Learning how to budget in college shouldn’t be hard. Follow along, step-by-step, as we walk budgeting beginners through the process of budgeting.
Do you ever look at your paycheck stub and wonder where all that money went?
Making and maintaining a budget is an important step in managing your finances.
Want free money?
Keeping careful track of your income and expenses can curb impulse spending and help you attain your financial goals.
Best part? It’s not that hard! Let’s get started…
Do you even need to “budget?”
My friend, when I was in college the last thing I was thinking about was budgeting. I was more concerned about making new friends, attending social mixers, studying for exams, or ways to make money as a student.
I soon realized that budgeting allows you to create a spending plan for your money (the little that college students have). This ensures that you have enough money for things that you need and that is important (rent, books, fun, partying, beers). Following a budget can also help you stay out of debt or work your way out of debt *cough* student loans *cough*.
Define your financial goals
It’s important to set up some smart financial goals (like saving money) especially while in college. This can help you build savvy financial skills that will stick with you in your later years. Some typical financial goals that college students should strive for are:
- Make a budget and living by it
- Pay off credit card debt
- Save an emergency fund
- Save for retirement
- Live below your means
- Develop skills to improve your income
- Save for your children’s education
- Save a down payment for a home
Next, once you have your goals in mind you can build your budget in easy steps
Your college budget in 7 easy steps
1. Getting started
The first step to making a budget is figuring out how much money you currently have as well as how much money you typically spend in a month (on food delivery, Netflix, etc). Obtain a copy of your last month’s bank statements, checking accounts, savings accounts, and credit card statements. Make sure the statement you are looking at has at least an entire month’s span for a typical month.
2. Categorizing expenses
Starting with your checking account, go through your statement and categorize the expenses withdrawn from your account. Do the same with all of your credit card statements as well as all other accounts that you normally deposit income or withdraw expenses from. Track your cash as well. If you don’t know exactly what your cash went to, track your cash withdrawals instead. After you’ve categorized your expenses, total each category.
3. Making categories
The next step is to divide your expenses into sections. These are the four recommended sections, and you may need to adjust the sections as appropriate.
These are expenses that are necessary and have the same monthly payment. Examples of fixed essentials are mortgages or rent, car loan payments, personal loan payments, and insurance payments.
This category is for expenses that are necessary but that don’t always have the same amount monthly. Some examples include payments for gas, water, electricity, and groceries.
Items in this category are not necessary, but they have a fixed monthly expense. Examples are cable, subscription fees, and other membership fees.
In this last category, items are not necessary with varying payments every month. These expenses tend to be most difficult to predict and include dining out, entertainment, and the incidentals.

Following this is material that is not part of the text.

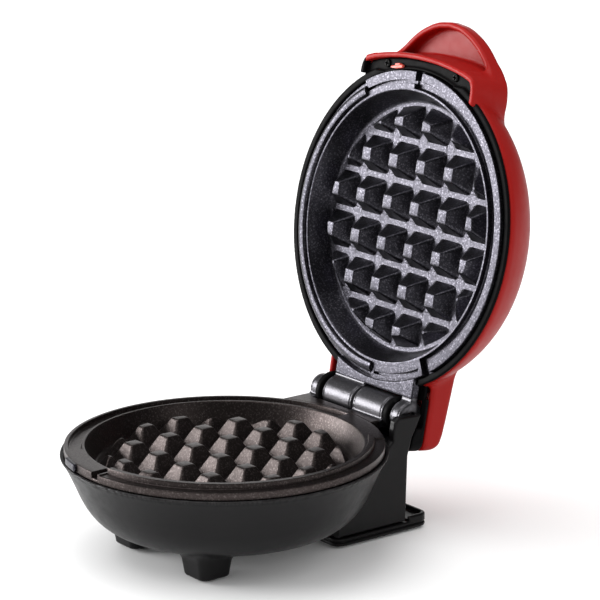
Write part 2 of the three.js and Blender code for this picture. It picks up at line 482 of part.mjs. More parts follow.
function makeLidFrame() {
  const ring = [[54.6, 3.8], [58.9, 3.8], [58.9, SHELL_W0], [59.95, SHELL_W0], [59.95, 5.4], [54.6, 5.4]];
  let s = turned(ring.map(([r, w]) => [r, up(w)]), 40);
  // flange that covers the shell's rim, left out under the lip
  let flange = turned([[0, 1.5], [61.3, 1.5], [61.3, 2.55], [0, 2.55]].map(([r, w]) => [r, up(w)]), 40).subtract(post(0, 0, 58.9, up(0), up(8), 40));
  flange = flange.subtract(raised(mirrorOutline(lipHalf, 30), up(0), up(8)));
  const neck = post(0, 0, 59.9, up(2.5), up(3.0), 40).subtract(post(0, 0, 58.9, up(0), up(8), 40));
  s = union(s, flange, neck);
  let lip = raised(mirrorOutline(inset(lipHalf, 2.5), 40), up(3.2), up(5.2));
  lip = lip.subtract(post(0, 0, 59.2, up(0), up(10), 40));
  s = s.add(lip);
  // rear block: a deck with walls down each side and across the back
  const plan = raised(roundRect(-27.6, 27.6, 20, 81.0, 4.3), up(0), up(8));
  let deck = box(-27.6, 27.6, 46, 81.0, up(4.8), up(6.1)).intersect(plan);
  deck = deck.subtract(post(0, 0, 59.0, up(0), up(10), 40));
  // deck narrows to fit under the round shell
  deck = deck.subtract(box(-40, -25.9, 40, 60.5, up(0), up(10))).subtract(box(25.9, 40, 40, 60.5, up(0), up(10)));
  const wall = [[3.2, 2.0], [6.6, 0.85], [12.6, 0.75], [12.6, 6.1], [-7.9, 6.1], [-7.9, 4.8], [2.9, 4.8]].map(([y, w]) => [HINGE_Y + y, up(w)]);
  let right = sideways(wall, 25.0, 27.6).intersect(plan);
  let left = sideways(wall, -27.6, -25.0).intersect(plan);
  let back = box(-25.6, 25.6, HINGE_Y + 8.0, 81.0, up(0.75), up(6.1)).intersect(plan);
  s = union(s, deck, right, left, back);
  // room for the plate knuckles, then the two lugs on the pin
  s = s.subtract(box(-24.7, 24.7, HINGE_Y - 7.0, HINGE_Y + 7.0, up(-10), up(9)));
  s = s.subtract(rod(HINGE_Y, HINGE_Z, 7.0, -24.7, 24.7, 28));
  s = s.subtract(rod(HINGE_Y, HINGE_Z, 5.75, -32, -24.6, 28));
  s = s.subtract(box(-21.7, 24.7, 50, 62.0, up(-1), up(3.79)));
  const lug = (x0, x1, r) => union(rod(HINGE_Y, HINGE_Z, r, x0, x1, 28),
    box(x0, x1, HINGE_Y - 7.6, HINGE_Y + 8.4, up(4.8), up(6.1)));
  s = union(s, lug(-24.35, -21.6, 7.5), lug(15.35, 18.05, 6.8));
  s = s.subtract(rod(HINGE_Y, HINGE_Z, PIN_HOLE_R, -29, 24, 16));
  for (const sx of [-1, 1]) {
    s = s.subtract(post(sx * 19.5, -59.0, 1.3, up(0), up(8), 10));
    s = s.subtract(post(sx * 15, 77.9, 1.4, up(0), up(8), 10));
    s = s.subtract(post(sx * 15, 77.9, 2.3, up(0), up(2.6), 14));
  }
  return s;
}

add(lid, 'lid_shell', makeLidShell(), redPlastic);
add(lid, 'lid_frame', makeLidFrame(), blackPlastic);
add(lid, 'upper_plate', makeUpperPlate(), coating);
const topFloor = CAVITY_DEPTH + PLATE_SKIN;
add(lid, 'upper_heating_element', wire(elementPath(up(topFloor + 0.4 + ELEMENT_TUBE), up(14.2)), ELEMENT_TUBE, 38, 6), sheath);
{
  let s = turned([[0, 17.5], [44.5, 17.5], [46.5, 16.2], [47.2, 16.8], [45.0, 18.3], [0, 18.3]].map(([r, w]) => [r, up(w)]), 36);
  for (const [x, y] of bossXY) s = s.subtract(post(x, y, 1.75, up(10), up(25), 12));
  s = s.subtract(box(-13.5, 13.5, 41.8, 50, up(15), up(20)));
  add(lid, 'upper_heat_shield', s, aluminium);
}
bossXY.forEach(([x, y], i) =>
  add(lid, `upper_plate_screw_${['front', 'right', 'left'][i]}`, screw(x, y, up(20.1), -1, 3.0, 1.5, 1.4, 5.6), steel));
add(lid, 'indicator_lens', union(post(0, -30, 2.85, up(24.8), up(29.2), 20), post(0, -30, 2.85, up(29.1), up(29.8), 20, 1.9),
  post(0, -30, 4.0, up(24.4), up(25.5), 20)), lensRed);
add(lid, 'indicator_lamp', union(post(0, -30, 1.7, up(20.0), up(23.2), 14), post(0, -30, 1.7, up(23.1), up(24.2), 14, 0.8)), lensRed);
add(lid, 'lid_front_clip', union(box(-16.0, -9.4, -60.9, -60.1, up(0.9), up(2.9)), box(-14.0, -11.0, -61.4, -60.8, up(1.2), up(3.0))), coral);
for (const [name, sx] of [['lid_front_screw_left', -1], ['lid_front_screw_right', 1]])
  add(lid, name, screw(sx * 19.5, -59.0 - 0.0, up(1.7), 1, 1.7, 1.2, 0.95, 7.6, 12), steel);
for (const [name, sx] of [['lid_rear_screw_left', -1], ['lid_rear_screw_right', 1]])
  add(lid, name, screw(sx * 15, 77.9, up(1.15), 1, 1.95, 1.15, 1.05, 7.4, 12), steel);
for (const [name, sx] of [['upper_lead_left', -1], ['upper_lead_right', 1]])
  add(lid, name, wire([[sx * 9.6, 46.2, up(14.0)], [sx * 9.2, 50, up(13.6)], [sx * 8.6, 57, up(12.6)], [sx * 8.2, 65, up(10.6)],
    [sx * 8, 74, up(9.6)]], 1.05, 14, 6), wireRed);

const group = new THREE.Group();
group.name = 'waffle_maker';
group.add(base, hinge);
group.updateMatrixWorld(true);

export default group;
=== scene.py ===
import json
import math
import bmesh
import bpy
import numpy as np
from mathutils import Matrix, Vector
from mathutils.geometry import delaunay_2d_cdt


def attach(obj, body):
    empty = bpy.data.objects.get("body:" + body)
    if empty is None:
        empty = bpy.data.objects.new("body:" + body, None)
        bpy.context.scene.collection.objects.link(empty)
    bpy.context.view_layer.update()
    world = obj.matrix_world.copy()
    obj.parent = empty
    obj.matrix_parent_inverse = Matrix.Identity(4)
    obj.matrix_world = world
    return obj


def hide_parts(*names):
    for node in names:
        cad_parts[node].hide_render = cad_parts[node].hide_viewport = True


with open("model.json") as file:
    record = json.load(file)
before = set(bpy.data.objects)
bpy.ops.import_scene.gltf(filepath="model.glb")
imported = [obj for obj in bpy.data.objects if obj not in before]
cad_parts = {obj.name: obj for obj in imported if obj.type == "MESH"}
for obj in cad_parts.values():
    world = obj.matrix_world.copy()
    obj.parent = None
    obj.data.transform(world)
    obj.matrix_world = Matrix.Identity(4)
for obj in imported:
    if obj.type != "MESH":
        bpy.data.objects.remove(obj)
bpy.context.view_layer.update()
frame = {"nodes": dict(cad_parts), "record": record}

scene = bpy.context.scene

# ---------------------------------------------------------------- driving dimensions, mm
Y_SHIFT = -27.138
P = 40.9                 # parting plane above the ground
HY, HZ = 68.4, 42.3      # hinge pin
OPEN = math.radians(100.3)
PLATE_R = 58.5
DEPTH = 8.64             # cavity depth
TOP = 1.9                # post tops below the parting plane
PITCH, POST_HALF, POST_SLOPE, RING_R = 15.8, 6.64, 0.60, 45.3
PIN_HOLE_R = 1.98
COS, SIN = math.cos(OPEN), math.sin(OPEN)


def to_base(p):
    """Points drawn about the plate axis, mm, to the model frame, m."""
    q = np.array(p, float)
    q[:, 1] += Y_SHIFT
    return q * 0.001


def to_lid(p):
    """Points of the closed lid (x, y, height w above the parting plane), mm, to the open lid in the model frame, m."""
    q = np.array(p, float)
    a, b = q[:, 1] - HY, q[:, 2] + P - HZ
    q[:, 1] = HY + a * COS + b * SIN + Y_SHIFT
    q[:, 2] = HZ - a * SIN + b * COS
    return q * 0.001


# ---------------------------------------------------------------- distance fields
def poly_dist(poly, px, py):
    poly = np.asarray(poly, float)
    d = np.full(px.shape, 1e18)
    s = np.ones(px.shape)
    n = len(poly)
    for i in range(n):
        (ax, ay), (bx, by) = poly[i], poly[i - 1]
        ex, ey = bx - ax, by - ay
        if ex * ex + ey * ey < 1e-12:
            continue
        wx, wy = px - ax, py - ay
        t = np.clip((wx * ex + wy * ey) / (ex * ex + ey * ey), 0, 1)
        d = np.minimum(d, (wx - ex * t) ** 2 + (wy - ey * t) ** 2)
        c1, c2, c3 = py >= ay, py < by, ex * wy > ey * wx
        s = np.where((c1 & c2 & c3) | (~c1 & ~c2 & ~c3), -s, s)
    return s * np.sqrt(d)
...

4. Totaling expenses and income
Once you’ve added up all the expenses in your categories, you’ll know approximately how much you spend every month barring any financial emergencies. This number is your total expenses. You should also add up your sources of income to find your total income. This includes your paycheck and any other forms of support such as government support, alimony, and child support.
5. Income vs. expenses
Now it’s time to see how your income matches up with your expenses. Subtract your total expenses from your total income. If the difference is a positive number, you’re doing a good job!
This means that you’re generally spending less than you make every month. If you have any debts, this may be a good time to start paying them back. Putting money into savings apps like Acorns or Qapital is also a great way to help plan for your future.
If, however, the difference between your total expenses and your total income is a negative number, that means you’re typically spending more than you make in a typical month, and changes in your expenses may need to be made.
Take a look at your expense categories, with the non-essential categories first. You may need to trim some expenses that are not necessary. In fact, you may even find that some expenses you thought were essential may be in fact non-essential. For example, expenses such as gas for your car may be cut down or made non-essential if you take up public transport.
6. Creating an allowance
Knowing what your income and expenses are will help determine what you can spend on the non-essentials. After determining how much is going to go into savings, create an allowance. Know what part of your income can go towards your non-essentials, and don’t spend more than you have budgeted.
7. Maintaining your budget
Now that you have a working budget, stick to it. Review your budget every month for the next three months to ensure that you haven’t forgotten to add expenses. Once your budget is on track, continue to review it every few months.
Ensuring that you are spending only what you can afford will help avoid late fees, keep you out of debt, and make saving money and making beer money a reality. Creating and keeping a budget is an essential part of planning for your future.
Start your own budget today now that you know how to make a budget with these 7 easy steps!